Problem
Please pull out every line that includes the string "empty".

:: Records provided ::

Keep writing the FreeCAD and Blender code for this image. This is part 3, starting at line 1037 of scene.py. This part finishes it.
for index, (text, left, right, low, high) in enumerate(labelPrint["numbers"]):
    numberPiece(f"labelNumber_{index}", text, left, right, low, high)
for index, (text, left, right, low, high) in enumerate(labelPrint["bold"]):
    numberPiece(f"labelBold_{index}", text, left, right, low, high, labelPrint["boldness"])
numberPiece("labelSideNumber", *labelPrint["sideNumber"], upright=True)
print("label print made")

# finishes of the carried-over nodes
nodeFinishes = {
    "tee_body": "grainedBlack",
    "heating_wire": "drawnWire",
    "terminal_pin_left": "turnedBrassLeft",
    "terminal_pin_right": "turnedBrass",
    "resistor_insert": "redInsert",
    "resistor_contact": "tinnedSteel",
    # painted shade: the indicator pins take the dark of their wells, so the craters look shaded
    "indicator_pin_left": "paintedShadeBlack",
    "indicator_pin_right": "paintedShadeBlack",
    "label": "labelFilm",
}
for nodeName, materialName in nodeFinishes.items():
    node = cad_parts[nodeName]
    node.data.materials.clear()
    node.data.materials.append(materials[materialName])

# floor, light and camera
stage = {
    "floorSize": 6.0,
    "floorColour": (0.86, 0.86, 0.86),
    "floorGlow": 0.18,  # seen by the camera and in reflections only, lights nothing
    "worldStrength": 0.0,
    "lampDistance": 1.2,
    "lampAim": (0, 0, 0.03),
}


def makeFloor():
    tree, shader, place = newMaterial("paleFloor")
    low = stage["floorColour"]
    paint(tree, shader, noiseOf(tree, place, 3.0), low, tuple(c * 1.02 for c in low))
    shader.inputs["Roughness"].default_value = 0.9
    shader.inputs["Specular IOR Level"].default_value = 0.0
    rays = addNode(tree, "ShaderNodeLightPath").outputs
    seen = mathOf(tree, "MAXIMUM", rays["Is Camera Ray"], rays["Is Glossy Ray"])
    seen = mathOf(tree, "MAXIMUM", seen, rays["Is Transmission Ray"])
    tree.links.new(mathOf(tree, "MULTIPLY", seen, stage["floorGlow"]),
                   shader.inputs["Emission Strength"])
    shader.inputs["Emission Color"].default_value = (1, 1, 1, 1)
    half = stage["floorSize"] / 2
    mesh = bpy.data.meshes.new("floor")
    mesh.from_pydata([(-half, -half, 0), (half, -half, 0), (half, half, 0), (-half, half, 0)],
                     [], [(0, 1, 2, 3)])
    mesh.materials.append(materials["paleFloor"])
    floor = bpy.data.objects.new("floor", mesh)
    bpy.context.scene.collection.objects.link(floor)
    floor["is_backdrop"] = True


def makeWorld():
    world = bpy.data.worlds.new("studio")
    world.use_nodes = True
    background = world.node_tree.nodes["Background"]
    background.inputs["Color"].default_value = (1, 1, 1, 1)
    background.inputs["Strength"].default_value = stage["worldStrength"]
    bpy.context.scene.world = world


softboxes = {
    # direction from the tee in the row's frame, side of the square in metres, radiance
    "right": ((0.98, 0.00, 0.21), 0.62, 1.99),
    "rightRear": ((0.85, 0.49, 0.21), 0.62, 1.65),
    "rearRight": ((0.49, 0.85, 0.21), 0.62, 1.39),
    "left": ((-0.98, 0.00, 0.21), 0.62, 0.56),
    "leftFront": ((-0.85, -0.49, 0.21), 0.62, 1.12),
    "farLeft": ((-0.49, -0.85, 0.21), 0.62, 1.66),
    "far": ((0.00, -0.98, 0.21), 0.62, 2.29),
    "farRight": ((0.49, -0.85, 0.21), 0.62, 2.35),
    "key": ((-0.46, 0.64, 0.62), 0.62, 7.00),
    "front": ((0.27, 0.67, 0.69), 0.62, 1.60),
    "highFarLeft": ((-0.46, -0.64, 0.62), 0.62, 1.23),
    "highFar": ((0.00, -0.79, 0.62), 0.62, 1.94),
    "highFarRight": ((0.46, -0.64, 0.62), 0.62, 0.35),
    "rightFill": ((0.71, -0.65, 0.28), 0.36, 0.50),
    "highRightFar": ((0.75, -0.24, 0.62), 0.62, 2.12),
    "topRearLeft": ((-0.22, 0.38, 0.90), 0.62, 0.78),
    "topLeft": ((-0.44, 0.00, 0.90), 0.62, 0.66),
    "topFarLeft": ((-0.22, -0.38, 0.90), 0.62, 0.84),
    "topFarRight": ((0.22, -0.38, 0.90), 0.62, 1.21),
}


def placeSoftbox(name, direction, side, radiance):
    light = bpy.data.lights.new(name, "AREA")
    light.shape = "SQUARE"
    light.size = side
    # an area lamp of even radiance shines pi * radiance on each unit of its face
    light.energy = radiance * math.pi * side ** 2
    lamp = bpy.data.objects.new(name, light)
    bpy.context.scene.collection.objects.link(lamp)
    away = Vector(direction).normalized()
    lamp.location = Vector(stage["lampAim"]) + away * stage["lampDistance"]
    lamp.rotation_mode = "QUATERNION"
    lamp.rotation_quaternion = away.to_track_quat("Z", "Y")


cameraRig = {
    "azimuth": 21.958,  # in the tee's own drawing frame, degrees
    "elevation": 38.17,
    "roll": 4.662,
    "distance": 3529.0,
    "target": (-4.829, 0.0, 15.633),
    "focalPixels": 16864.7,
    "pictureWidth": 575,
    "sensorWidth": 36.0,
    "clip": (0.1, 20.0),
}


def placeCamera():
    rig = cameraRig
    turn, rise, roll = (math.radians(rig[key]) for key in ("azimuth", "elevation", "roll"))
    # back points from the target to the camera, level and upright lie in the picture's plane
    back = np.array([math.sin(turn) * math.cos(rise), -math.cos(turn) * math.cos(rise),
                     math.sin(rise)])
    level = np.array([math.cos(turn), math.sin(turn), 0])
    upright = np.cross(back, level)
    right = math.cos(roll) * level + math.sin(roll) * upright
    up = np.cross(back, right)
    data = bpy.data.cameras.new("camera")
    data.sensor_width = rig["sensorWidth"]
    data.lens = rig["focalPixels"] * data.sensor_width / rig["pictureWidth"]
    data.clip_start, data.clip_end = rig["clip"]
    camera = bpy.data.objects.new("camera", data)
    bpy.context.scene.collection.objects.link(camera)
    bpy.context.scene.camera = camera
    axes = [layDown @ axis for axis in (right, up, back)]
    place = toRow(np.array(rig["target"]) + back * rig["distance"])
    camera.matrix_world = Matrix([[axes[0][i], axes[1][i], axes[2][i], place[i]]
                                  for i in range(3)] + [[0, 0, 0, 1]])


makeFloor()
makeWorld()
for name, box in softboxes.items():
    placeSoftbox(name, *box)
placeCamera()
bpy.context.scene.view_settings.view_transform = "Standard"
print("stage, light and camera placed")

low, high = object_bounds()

:::
:: Records provided ::

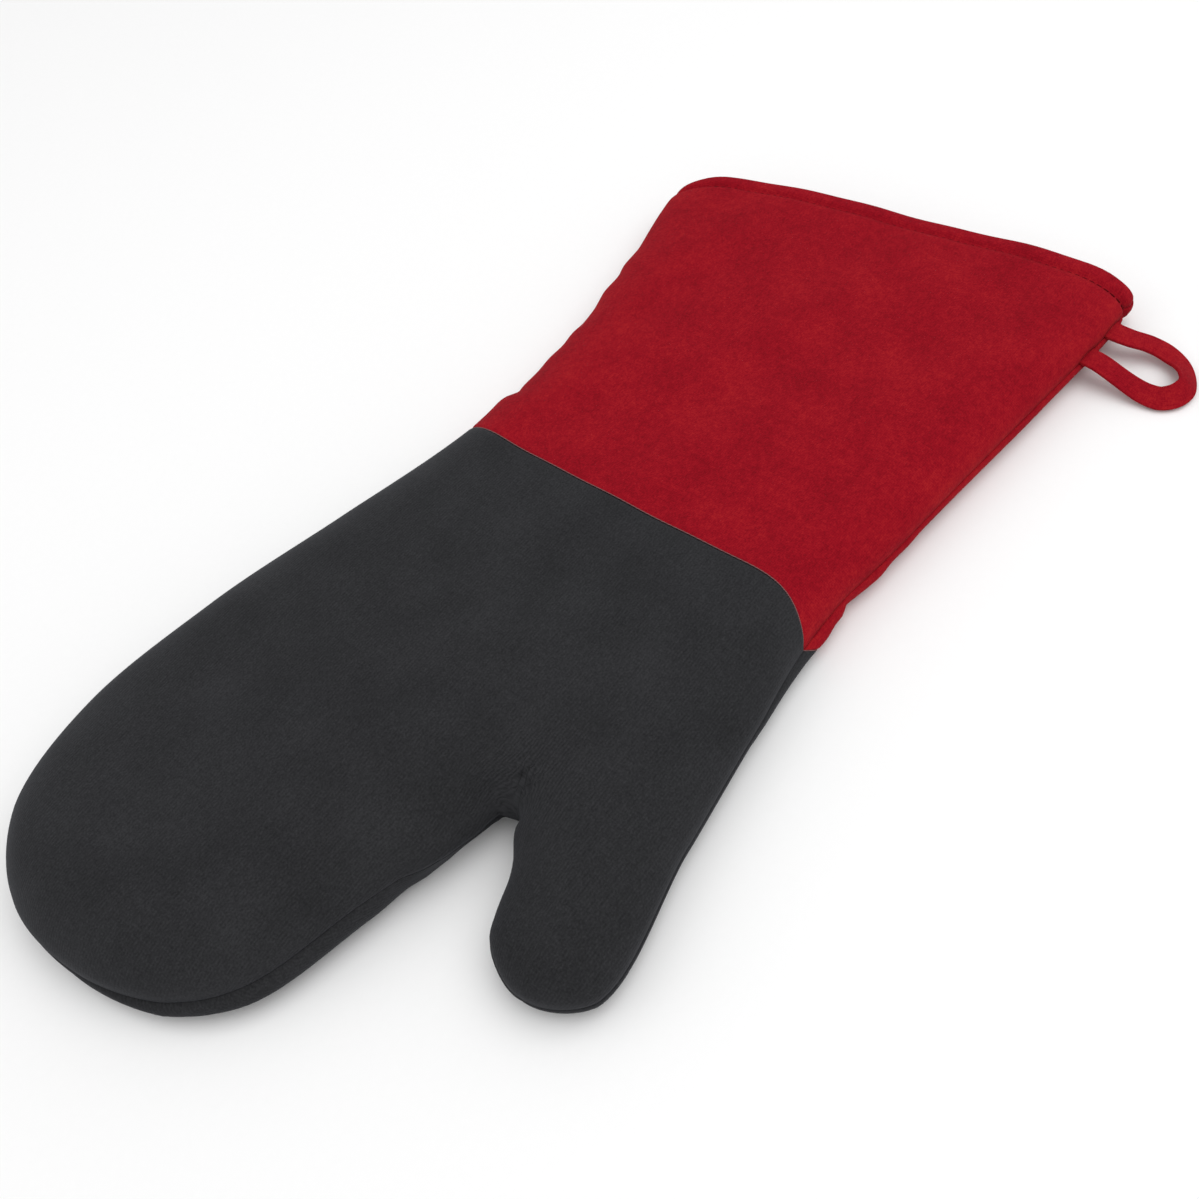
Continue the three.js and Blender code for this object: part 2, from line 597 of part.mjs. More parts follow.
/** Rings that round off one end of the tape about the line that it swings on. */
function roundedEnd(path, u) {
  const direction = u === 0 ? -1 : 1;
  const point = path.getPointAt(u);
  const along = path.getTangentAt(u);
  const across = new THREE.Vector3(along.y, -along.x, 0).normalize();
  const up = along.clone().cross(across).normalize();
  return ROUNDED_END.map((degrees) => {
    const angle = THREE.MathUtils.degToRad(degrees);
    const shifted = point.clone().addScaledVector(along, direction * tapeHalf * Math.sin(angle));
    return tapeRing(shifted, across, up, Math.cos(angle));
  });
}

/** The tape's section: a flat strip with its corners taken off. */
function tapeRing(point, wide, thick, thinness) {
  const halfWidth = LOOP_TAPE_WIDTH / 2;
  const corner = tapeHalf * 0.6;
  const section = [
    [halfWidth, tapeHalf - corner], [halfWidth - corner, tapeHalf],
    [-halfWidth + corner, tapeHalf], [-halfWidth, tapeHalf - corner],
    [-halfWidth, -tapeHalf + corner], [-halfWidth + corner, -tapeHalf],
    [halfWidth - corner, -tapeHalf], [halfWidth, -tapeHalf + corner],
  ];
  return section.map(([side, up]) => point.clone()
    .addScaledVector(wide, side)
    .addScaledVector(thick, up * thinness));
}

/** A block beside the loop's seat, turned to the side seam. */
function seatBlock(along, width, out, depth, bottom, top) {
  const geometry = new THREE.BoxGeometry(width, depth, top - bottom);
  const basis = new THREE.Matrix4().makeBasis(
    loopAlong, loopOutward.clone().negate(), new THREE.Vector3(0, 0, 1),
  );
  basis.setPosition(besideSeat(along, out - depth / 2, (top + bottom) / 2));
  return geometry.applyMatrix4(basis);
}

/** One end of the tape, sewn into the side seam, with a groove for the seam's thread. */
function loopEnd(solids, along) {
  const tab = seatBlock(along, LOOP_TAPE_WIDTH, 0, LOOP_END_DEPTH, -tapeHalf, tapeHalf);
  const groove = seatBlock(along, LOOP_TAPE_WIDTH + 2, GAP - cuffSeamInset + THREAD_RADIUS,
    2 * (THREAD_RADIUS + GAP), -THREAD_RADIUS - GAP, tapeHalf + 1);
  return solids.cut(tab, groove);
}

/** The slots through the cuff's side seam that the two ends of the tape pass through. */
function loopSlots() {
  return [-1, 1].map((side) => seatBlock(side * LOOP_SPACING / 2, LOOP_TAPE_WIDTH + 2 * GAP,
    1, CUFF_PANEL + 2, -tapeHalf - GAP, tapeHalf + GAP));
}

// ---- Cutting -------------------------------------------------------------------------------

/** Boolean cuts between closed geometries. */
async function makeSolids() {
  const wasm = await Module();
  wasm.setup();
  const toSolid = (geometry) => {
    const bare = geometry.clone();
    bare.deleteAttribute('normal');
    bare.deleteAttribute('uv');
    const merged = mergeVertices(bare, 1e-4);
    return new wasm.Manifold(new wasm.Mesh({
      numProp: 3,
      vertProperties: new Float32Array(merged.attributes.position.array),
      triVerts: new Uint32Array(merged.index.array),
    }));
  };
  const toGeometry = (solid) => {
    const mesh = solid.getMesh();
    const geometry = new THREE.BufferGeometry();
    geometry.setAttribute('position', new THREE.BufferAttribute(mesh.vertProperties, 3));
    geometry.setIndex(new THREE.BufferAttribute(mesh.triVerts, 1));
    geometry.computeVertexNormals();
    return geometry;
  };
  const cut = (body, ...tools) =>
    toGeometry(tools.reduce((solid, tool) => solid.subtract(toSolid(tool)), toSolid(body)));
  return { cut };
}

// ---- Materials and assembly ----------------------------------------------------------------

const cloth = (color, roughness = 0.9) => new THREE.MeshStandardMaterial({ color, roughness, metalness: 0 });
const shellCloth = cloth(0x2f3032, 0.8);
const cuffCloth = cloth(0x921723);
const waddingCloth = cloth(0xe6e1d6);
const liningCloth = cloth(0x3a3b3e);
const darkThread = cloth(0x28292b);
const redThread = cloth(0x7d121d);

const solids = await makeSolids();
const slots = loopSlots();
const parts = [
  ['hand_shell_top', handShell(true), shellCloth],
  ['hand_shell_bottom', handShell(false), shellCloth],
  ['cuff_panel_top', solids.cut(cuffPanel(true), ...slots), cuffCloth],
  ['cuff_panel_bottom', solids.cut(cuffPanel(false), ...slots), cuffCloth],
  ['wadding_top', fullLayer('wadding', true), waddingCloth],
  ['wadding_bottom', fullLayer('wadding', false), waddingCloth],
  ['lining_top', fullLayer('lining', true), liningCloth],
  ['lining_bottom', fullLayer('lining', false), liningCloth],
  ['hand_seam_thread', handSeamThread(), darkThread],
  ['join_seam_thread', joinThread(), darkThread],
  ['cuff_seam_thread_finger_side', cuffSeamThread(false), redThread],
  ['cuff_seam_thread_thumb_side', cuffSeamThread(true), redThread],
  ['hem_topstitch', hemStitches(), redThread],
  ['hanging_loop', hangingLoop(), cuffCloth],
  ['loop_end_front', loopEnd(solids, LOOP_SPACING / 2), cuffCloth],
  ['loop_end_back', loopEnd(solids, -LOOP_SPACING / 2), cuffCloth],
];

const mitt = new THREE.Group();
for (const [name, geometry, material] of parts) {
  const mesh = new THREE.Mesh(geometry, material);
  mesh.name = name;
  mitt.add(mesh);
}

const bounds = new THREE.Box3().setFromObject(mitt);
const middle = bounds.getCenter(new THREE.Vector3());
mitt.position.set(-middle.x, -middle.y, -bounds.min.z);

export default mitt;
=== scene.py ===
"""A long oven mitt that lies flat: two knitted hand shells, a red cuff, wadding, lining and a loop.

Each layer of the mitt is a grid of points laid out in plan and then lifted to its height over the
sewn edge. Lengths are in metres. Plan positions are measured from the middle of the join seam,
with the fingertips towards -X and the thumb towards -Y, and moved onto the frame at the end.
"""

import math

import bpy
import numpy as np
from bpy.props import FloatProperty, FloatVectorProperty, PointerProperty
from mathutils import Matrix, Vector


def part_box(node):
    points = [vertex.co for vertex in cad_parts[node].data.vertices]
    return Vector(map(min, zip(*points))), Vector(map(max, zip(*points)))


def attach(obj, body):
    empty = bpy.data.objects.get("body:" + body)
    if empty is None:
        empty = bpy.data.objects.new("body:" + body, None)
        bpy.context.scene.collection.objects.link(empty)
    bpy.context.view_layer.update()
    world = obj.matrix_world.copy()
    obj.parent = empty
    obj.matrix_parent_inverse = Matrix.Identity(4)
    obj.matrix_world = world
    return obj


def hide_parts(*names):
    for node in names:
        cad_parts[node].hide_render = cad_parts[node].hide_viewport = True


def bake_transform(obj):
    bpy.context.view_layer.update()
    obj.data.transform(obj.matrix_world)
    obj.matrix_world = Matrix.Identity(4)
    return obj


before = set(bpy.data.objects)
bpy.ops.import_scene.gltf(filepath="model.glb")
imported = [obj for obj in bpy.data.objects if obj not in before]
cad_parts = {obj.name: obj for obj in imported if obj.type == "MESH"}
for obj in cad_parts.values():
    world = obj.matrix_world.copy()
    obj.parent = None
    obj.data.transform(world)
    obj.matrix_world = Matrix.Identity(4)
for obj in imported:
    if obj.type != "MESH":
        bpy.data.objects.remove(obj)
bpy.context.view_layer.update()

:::

Reply to the exercise
    empty = bpy.data.objects.get("body:" + body)
    if empty is None:
        empty = bpy.data.objects.new("body:" + body, None)
        bpy.context.scene.collection.objects.link(empty)
    obj.parent = empty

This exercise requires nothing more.